The company reports that its 400G-enabled network now spans over 100,000 route miles, designed to deliver less than 5ms latency at the edge for up to 97% of US business demand.

Within the data centre footprint itself, operators are also upgrading east–west and cloud-on-ramps to 400G and beyond.

Lumen's recent refresh of its US data centre and cloud connectivity fabric, enabling up to 400Gbps Ethernet and IP across more than 70 data centres in 16 metros, reflects a wider trend towards treating interconnect as a first-class AI resource, not a utility. 

In parallel, players like Cisco are rolling out integrated edge platforms that combine networking, compute, storage and security in a single appliance.

Key facts
  • US$261bn – global edge computing spend in 2025 (IDC)
  • US$380bn – the spending worldwide by 2028 (IDC)
  • 34 million – the miles of intercity fibre miles that Lumen Technologies aims to build by 2028

Operational and commercial considerations

Network expansion at the edge is not solely a capex race.
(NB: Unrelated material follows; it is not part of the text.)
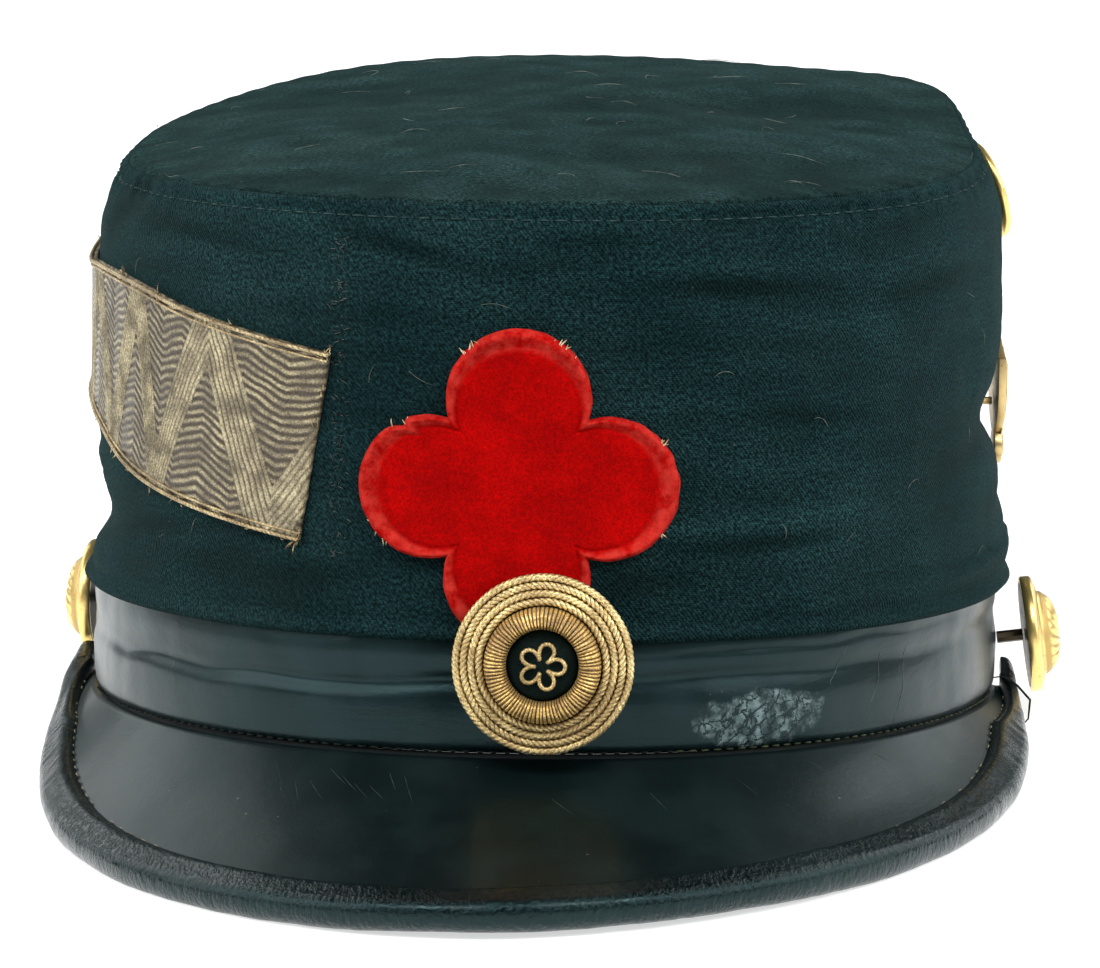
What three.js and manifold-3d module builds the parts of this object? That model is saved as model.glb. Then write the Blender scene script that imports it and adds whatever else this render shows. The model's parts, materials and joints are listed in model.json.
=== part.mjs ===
// A low cloth shako with a leather band and peak, standing on a table as it does when it is set down.
// Millimetres, +Z up. The front looks along -Y and the wearer's left side is on +X.
// Pieces are modelled in the shako's own upright frame, whose origin is the middle of the band's lower edge,
// and the whole is then tipped until it rests steadily on the peak's edge and the rear of the band.

import * as THREE from "three";
import { mergeVertices } from "three/addons/utils/BufferGeometryUtils.js";
import Module from "manifold-3d";

const wasm = await Module();
wasm.setup();
const rad = THREE.MathUtils.degToRad;

// Driving dimensions, in millimetres and degrees
const HEAD_HALF_WIDTH = 82; // inside of the band, side to side
const HEAD_HALF_DEPTH = 99.4; // inside of the band, front to rear
const OVAL_SQUARENESS = 2.12; // 2 is an ellipse
const GAP = 0.3; // between pieces that touch

const BAND_THICKNESS = 2.2;
const BAND_HEIGHT = 22.2;
const BAND_RELIEF = 0.9; // how far the leather swells

const CLOTH_THICKNESS = 2;
const HEM_OVERLAP = 2.2; // how far the hem hangs over the band
const HEM_THICKNESS = 1.2;
const WALL_RELIEF = 5; // how deep the cloth's folds reach
const EDGE_FRONT_HEIGHT = 95.2; // crown edge above the band's lower edge
const EDGE_REAR_HEIGHT = 109.5;
const EDGE_SIDE_DROOP = 3.4; // the crown edge sags at the sides
const TOP_DOME = 4.2; // rise of the top panel above its edge
const TOP_RELIEF = 1.6; // how deep the top panel's waves reach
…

Operators also face rising energy costs and an increasingly demanding security landscape. 
As more AI inference and sensitive data moves to edge locations, embedded security in routers, virtual network functions and fabric controllers becomes non-negotiable.

Commercial models are evolving in parallel. Some carriers are using indefeasible rights of use on conduits and fibre to lock in strategic corridors, while others are leaning into consumption-based edge connectivity, allowing enterprises to spin up virtual routing, firewalls and interconnect in minutes rather than months. 

For data centre leaders, the strategic challenge is to align these models with customer expectations around predictability, while still monetising premium low-latency and AI-optimised paths that will increasingly differentiate one edge-ready facility from another.

Credit: ©Erik Isakson Photographics

Equinix – programmable interconnection at the edge

Equinix has emerged as a reference model for edge‑centric network expansion by combining global reach with software‑defined interconnection. 

The company now operates more than 270 data centres across 77 metros and is actively investing in new sites and expansions, with some 20 projects scheduled to open in 2026 alone. 

Its Equinix Fabric service allows customers to create private, on‑demand connections between their infrastructure, cloud providers and network services, effectively bypassing the public internet while retaining flexibility. 

Recent collaboration with Resolute CS extends that capability to the enterprise last mile by automating design, pricing and ordering of global access through the Resolute NEXUS platform, giving customers transparent access to thousands of network providers.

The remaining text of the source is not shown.